Toyota fell 1.9 percent to 3,355 yen in Tokyo, while Nissan dropped 3.4 percent and Honda Motor Co., Japan’s second-largest carmaker, declined 2.5 percent.

The tie-up brings Toyota, the world’s biggest seller of hybrid autos, together with Tesla, the only company now selling U.S. highway-legal battery-powered cars. Electric-car technology has been supported by U.S. policy makers including President Barack Obama as a way to reduce the nation’s oil use and dependence on foreign energy sources.

Obama set a goal of getting 1 million plug-in hybrids and electric cars on U.S. roads by 2015.

Nissan, GM


Nissan is preparing to introduce its Leaf electric hatchback, powered by a lithium-ion battery pack, in Japan and the U.S. this year. Nissan Chief Executive Officer Carlos Ghosn has set a goal of leading sales of rechargeable vehicles, which he estimates may make up 10 percent of global auto demand by 2020, and is spending more than 500 billion yen ($5.5 billion) developing electric cars.

GM plans to introduce its Volt plug-in car in October. The car will initially be marketed to drivers in California, which requires large automakers to offer some vehicles that emit little or no tailpipe pollution.

Toyota intends to offer a short-range, “urban commuter” electric car in the U.S. in 2012 and begin retail sales of a plug-in Prius hybrid the same year.

Toyota, which will continue to develop its own electric vehicle, said Tesla’s long-distance models give the Japanese automaker more options. Toyota said hybrids should remain a more practical option for most customers until electric cars become more popular.

Share Sale

Palo Alto, California-based Tesla has 2,000 reservations for the Model S sedan and intends to begin “volume” production of the car in 2012, with a projected annual output of as much as 20,000 a year.
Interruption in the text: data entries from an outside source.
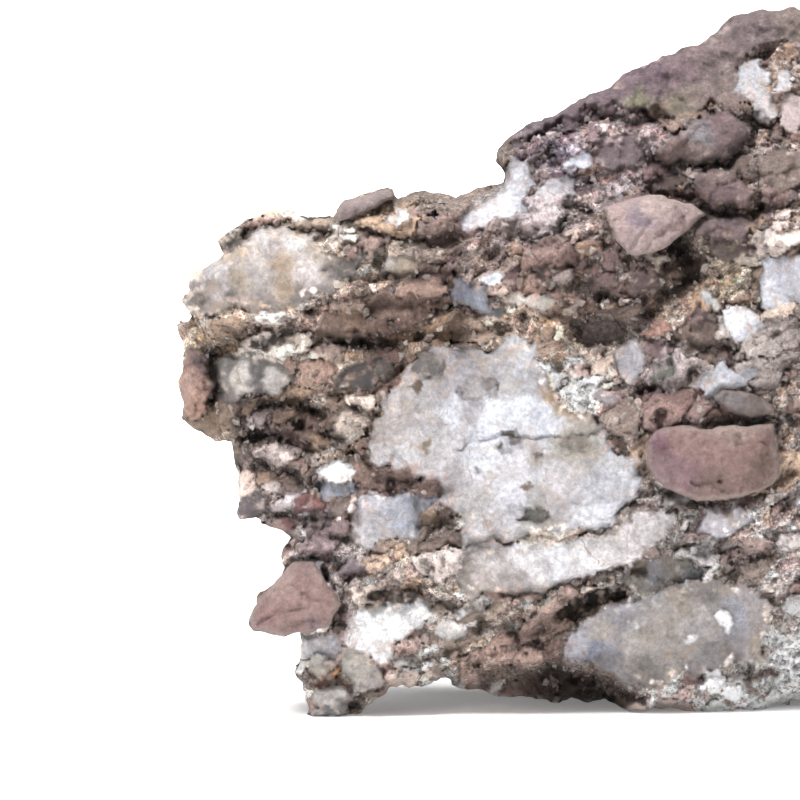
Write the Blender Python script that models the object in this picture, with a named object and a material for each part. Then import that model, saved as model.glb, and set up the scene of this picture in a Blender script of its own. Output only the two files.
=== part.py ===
"""A rough lump of breccia, 165 mm long: angular stones of chalcedony and purple sandstone, grown into one
solid by a gritty natural cement. It stands on four low points of its underside.

The front is drawn as it is seen: u runs right from the rock's left end and v runs up from its left foot,
both in millimetres on the upright plane FACE_Y, from an eye a metre away that looks down a little.
x and z are the true place, y is the depth and grows away from the eye.
"""

import math

import bmesh
import bpy
import numpy as np
from mathutils import Vector, kdtree, noise

MM = 0.001
FACE_Y = -30.0
BACK_Y = 34.0
EYE_DISTANCE = 1000.0
EYE_ELEVATION = math.radians(2.5)
EYE_U, EYE_V = 33.3, 48.3
EYE_Y = FACE_Y - EYE_DISTANCE * math.cos(EYE_ELEVATION)
EYE_Z = EYE_V + EYE_DISTANCE * math.sin(EYE_ELEVATION)

# The rock is widest at its rim, which lies farther back to the right and towards the top.
RIM_Y, RIM_RIGHT, RIM_UP = -16.0, 0.12, 0.11
RIM_WALL = 12.0
GRAIN = 1.1
TRIANGLES = 9600
FOOT_CUT = 0.3
SEED = 7

# The rock's edge against the light, from the left foot up over the top and down to the right end.
# It runs on below the ground, where the underside cuts it off.
OUTLINE = [
    (19.8, -9), (19.7, 1.5), (19.0, 4.8), (17.3, 7.2), (18.3, 9.5), (18.7, 13.4), (16.7, 13.0), (13.0, 13.2),
    (10.9, 14.6), (12.1, 18.6), (14.4, 20.4), (16.0, 22.9), (15.6, 25.2), (17.2, 27.4), (14.6, 29.4),
    (12.4, 30.2), (9.2, 30.3), (9.3, 33.8), (8.5, 36.8), (7.9, 42.3), (5.0, 43.0), (3.2, 45.0), (0.9, 45.9),
    (0.4, 51.5), (1.1, 55.3), (-0.6, 59.3), (2.3, 61.0), (0.7, 63.4), (1.7, 66.0), (4.0, 68.7), (6.9, 70.4),
    (6.0, 72.0), (10.0, 75.7), (15.5, 76.9), (22.5, 75.5), (24.2, 77.5), (32.3, 80.2), (33.0, 78.6),
    (37.0, 79.8), (41.0, 78.5), (48.4, 81.0), (47.5, 84.2), (48.3, 86.4), (51.5, 89.2), (58.5, 92.7),
    (64.0, 94.6), (67.5, 97.9), (71.5, 99.7), (75.0, 100.5), (80.5, 103.4), (83.5, 105.8), (93.0, 107.1),
    (101, 106.4), (108, 103.5), (113, 103.0), (121, 98.5), (127, 96.0), (131, 90.0), (139, 86.5), (142, 79.0),
    (149, 74.0), (152, 66.0), (158, 60.5), (157, 52.0), (162, 45.0), (164.4, 36.0), (161, 28.0), (163, 20.0),
    (158, 11.0), (152, 6.0), (147, -9),
]

# Broken faces of the front and the back: a plane's depth at u 60, v 40, and how fast it recedes with u and v.
FRONT_FACES = [(-32.0, 0.01, -0.02), (-49.0, -0.52, 0.0), (-58.5, 0.03, 0.82), (-68.0, 0.52, 0.05), (-38.0, 0.12, -0.42)]
BACK_FACES = [(34.0, -0.02, 0.03), (60.0, 0.85, 0.1), (49.0, -0.05, -0.72), (80.0, -0.56, -0.1), (31.0, 0.0, 0.24)]

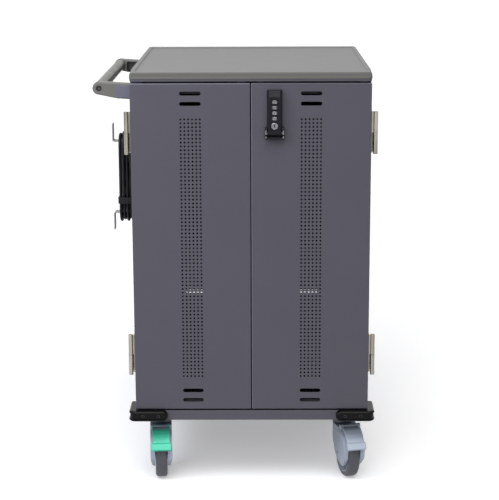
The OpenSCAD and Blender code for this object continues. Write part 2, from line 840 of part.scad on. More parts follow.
// Corner bumpers: two legs with round ends round each corner of the base tray, bolted on
bumper_z = tray_z + tray_h / 2 + sheet;
bolt_shares = [0.36, 0.76];
bumper_recess = 3;
module four_corners() {
    both_sides() children();
    translate([0, body_d, 0]) mirror([0, 1, 0]) both_sides() children();
}
module bumper_faces() {
    for (a = bolt_shares) {
        translate([-half_w - bumper_t + a * bumper_l, -bumper_t, bumper_z]) children();
        translate([-half_w - bumper_t, -bumper_t + a * bumper_l, bumper_z]) rotate([0, 0, -90]) children();
    }
}
module bumper() {
    difference() {
        union() {
            translate([-half_w - bumper_t + bumper_l / 2, -bumper_t, bumper_z]) upright(bumper_t)
                pill(bumper_l, bumper_h);
            translate([-half_w - bumper_t, -bumper_t + bumper_l / 2, bumper_z]) sideways(bumper_t)
                pill(bumper_l, bumper_h);
        }
        bumper_faces() {
            translate([0, -cut, 0]) rod_y(bumper_bolt_d / 2 + sheet, bumper_recess + cut);
            rod_y(screw_r + run_gap, bumper_t + cut);
        }
    }
}
module corner_bumpers() { color(black_c) cart() four_corners() bumper(); }
module bumper_bolts() {
    color("#3a3a3e") cart() four_corners() bumper_faces() {
        rod_y(bumper_bolt_d / 2, bumper_recess);
        rod_y(screw_r, bumper_t);
    }
}

// Casters, drawn from the kingpin's axis on the floor, trailing towards -Y
king_r = 8;
neck_gap = 0.5;
plate_w = 78;
mount_t = 4;
wheel_r = wheel_d / 2;
axle_pin_r = 6;
slot_side = 2;
module caster_place(x, y, turn) {
    cart() translate([x, y, 0]) rotate([0, 0, turn]) children();
}
module front_left_place() { caster_place(-king_x, king_end, turn_left) children(); }
module front_right_place() { caster_place(king_x, king_end, turn_right) children(); }
module rear_left_place() { caster_place(-king_x, rear_king_y, 0) children(); }
module rear_right_place() { caster_place(king_x, rear_king_y, 0) children(); }
module caster_mount() {
    top = deck_z - sheet;
    translate([-plate_w / 2, -plate_w / 2, top - mount_t]) cube([plate_w, plate_w, mount_t]);
    translate([0, 0, fork_top + neck_gap])
        cylinder(d = neck_d, h = top - fork_top - neck_gap - mount_t / 2);
    translate([0, 0, fork_top - crown_t]) cylinder(r = king_r, h = top - fork_top);
}
module caster_mounts() {
    color("#3c3f47") {
        cart() for (s = [-1, 1], y = [king_end, rear_king_y]) translate([s * king_x, y, 0]) caster_mount();
    }
}
// Outline of a fork's side, from the wheel's centre
fork_shares = [[0.256, 0.128], [0.16, -0.128], [0.064, -0.2], [-0.064, -0.2], [-0.176, -0.112],
    [-0.368, 0.192], [-0.4, 0.336], [-0.288, 0.496], [-0.192, 0.576], [-0.08, 0.612]];
pedal_in_share = 0.624;
pedal_top_angle = 100;
pedal_low_angle = 157;
pedal_lip_angle = 143;
pedal_t = 8;
pedal_lip = 6;
pedal_w = 46;
pedal_lip_w = 52;
pedal_pin_r = 2.5;
pedal_barrel_r = 5;
pedal_in_r = pedal_in_share * wheel_d;
pedal_pin = [-trail + (pedal_in_r + pedal_barrel_r) * cos(pedal_top_angle),
    wheel_r + (pedal_in_r + pedal_barrel_r) * sin(pedal_top_angle)];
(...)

The company has delivered about 1,000 of its $109,000 Roadster electric sports cars, while losing more than $230 million.

Tesla hasn’t posted a profit in the six years since it was founded. The company plans to use proceeds from an initial share sale and a $465 million government loan to help produce the Model S, an electric car that is to cost less than $50,000 after a federal tax credit.

Fund Raising

Tesla aims to raise about $100 million from its share sale and has said it may use proceeds to pay for factories and equipment estimated to cost as much as $125 million this year, and for acquisitions.

“I’ve felt an infinite possibility about Tesla’s technology,” said Akio Toyoda, chief executive officer of Toyota, founded by his grandfather. “By partnering with Tesla, my hope is that all Toyota employees will recall that ‘venture business’ spirit.”

The company is backed by investors including Mountain View, California-based Google Inc.’s co-founders Larry Page and Sergey Brin, and the government of Abu Dhabi. Daimler, the world’s second-biggest maker of luxury vehicles, invested last May. Tesla said Musk told Daimler about the Toyota partnership on May 19.

The revival of NUMMI, for 25 years a joint venture between Toyota and the former General Motors Co., will create 1,000 jobs, California Governor Arnold Schwarzenegger said. The plant closed in April.